Pada bagian akhir hadis riwayat Bukhari di atas dinyatakan

فَثَبَتَ الْأَمْرُ عَلَى ذَلِكَ

(ketetapan itu pun diberlakukan untuk masa selanjutnya). Ungkapan tersebut menurut Ibn Hajr mempunyai pengertian bahwa apa yang digagas oleh Khalifah Utsman bin Affan diterima secara baik oleh umat Islam di seluruh negeri pada saat itu, karena kedudukan Ustman bin Affan sebagai khalifah yang sangat dihormati dan dipatuhi oleh kaum muslimin. Dalam kata lain keputusan tersebut telah menjadi konsensus di kalangan sahabat. (Fath al-Bari bi Syarh Shohih al-Bukhori, juz II, hal. 453)

  1. Mengikuti Khulafaur Eosyidin merupakan perintah Nabi saw.

Melaksanakan 2x Adzan Jumat karena perintah Sayyidina Utsman bin Affan merupakan sesuatu yang diperintahkan oleh Nabi saw untuk mengikuti Khulafaur Rosyidin.

Sebagaimana disyariatkannya “pembukuan Al Quran” karena itu merupakan perintah Kholifah Abu Bakar.

Sebagaimana disyariatkannya Taraweh Berjamaah, setiap malam di Bulan Romadhon, 20 Rokaat karena itu merupakan perintah Kholifah Umar bin Khottob.

Dalam hal ini, Nabi Muhammad saw bersabda :

فَعَلَيْكُمْ بِسُنَّتِيْ وَسُنَّةِ الخُلَفَآءِ الرَّاشِدِيْنَ مِنْ بَعْدِيْ

Pegang teguhlah sunnahku dan sunnah khalifah-khalifah setelahku. (HR. Tirmidzi, Ahmad)

ثُمَّ إِنَّ فِعْلَ عُثْمَانَ رَضِيَ اللهُ عَنْهُ كَانَ إِجْمَاعاً سُكُوْتِياً لأِنَّهُمْ لاَ يُنْكِرُوْنَهُ عَلَيْهِ

“Sesungguhnya apa yang dilakukan oleh Sayyidina Ustman (Adzan Jumat 2x) itu merupakan ijma’ sukuti (kesepakatan tidak langsung) karena para sahabat yang lain tidak menentang kebijakan tersebut” (al-Mawahib al Laduniyah,  juz II,: 249)

  1. Fatwa Ulama tentang Adzan Jumat 2x

Madzhab Syafi’i

وَيُسَنُّ أَذَانَانِ لِصُبْحٍ وَاحِدٍ قَبْلَ الفَجْرِ وَآخرِ بَعْدَهُ فَإِن اقَتَصَرَ فَالأَوْلَى بَعْدَهُ,وَأَذَانَانِ لِلْجُمْعَةِ أَحَدُهُمَا بَعْدَ صُعُوْدِ الخَطِيْبِ المِنْبَرَ وَالأَخَرُ الَّذِيْ قَبْلَهُ

“Disunnahkan adzan dua kali untuk shalat Shubuh, yakni sebelum fajar dan setelahnya.
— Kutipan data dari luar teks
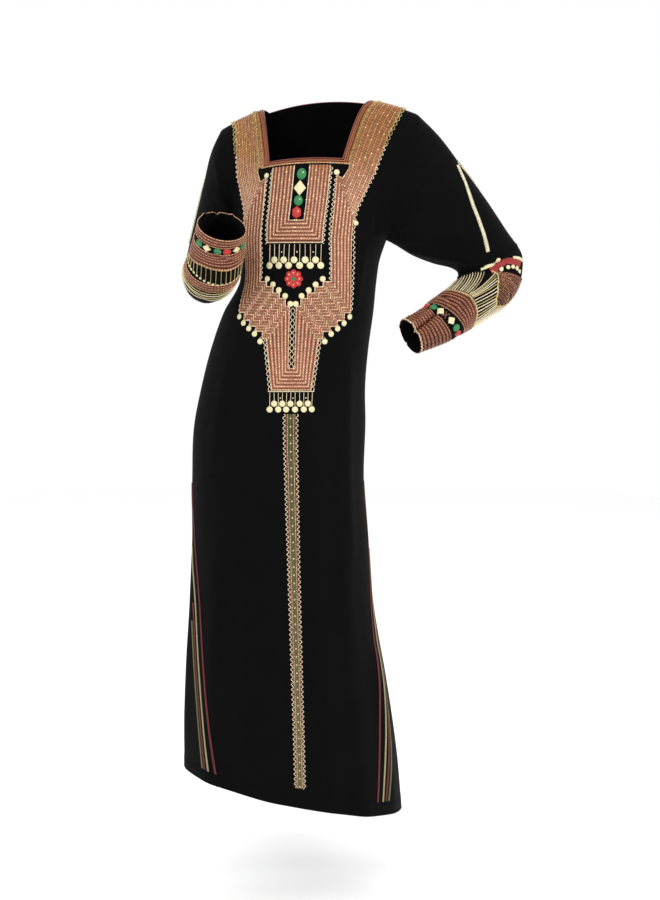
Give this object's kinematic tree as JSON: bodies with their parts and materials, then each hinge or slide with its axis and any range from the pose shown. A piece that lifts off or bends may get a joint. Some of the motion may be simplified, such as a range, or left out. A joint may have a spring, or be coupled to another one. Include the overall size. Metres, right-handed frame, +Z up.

Jika hanya mengumandangkan satu kali, maka yang utama dilakukan setelah fajar. Dan sunnah dua adzan untuk shalat Jum’at. Salah satunya setelah khatib naik ke mimbar dan yang lain sebelumnya”. (Fath al-Mu’in: 15)

Bahkan ulama-ulama dari kalangan Wahabi pun juga turut menganjurkan untuk Adzan Jum’at 2x, sebagaimana Fatwa Lajnah Da’imah (MUI-nya Arab Saudi) 8/198, juga Ustadz Abdul Aziz bin Baz (Majmu’ Fatawa Ibnu Baz 12/347) dan Ustadz Muhammad bin Sholih Al ‘Utsaimin (Majmu’ Fatawa Ibnu Utsaimin 15/123–124)

  1. Adzan Jum’at 2x inilah yang dipraktekkan oleh Masjid-Masjid Besar di seluruh dunia sampai saat ini, seperti Masjidil Harom (Mekah), Masjid Nabawi (Madinah), Masjidil Aqsho (Palestina), Masjid Quba (Madinah), Masjid Agung Yaman, Masjid Agung Al Azhar Mesir, dll.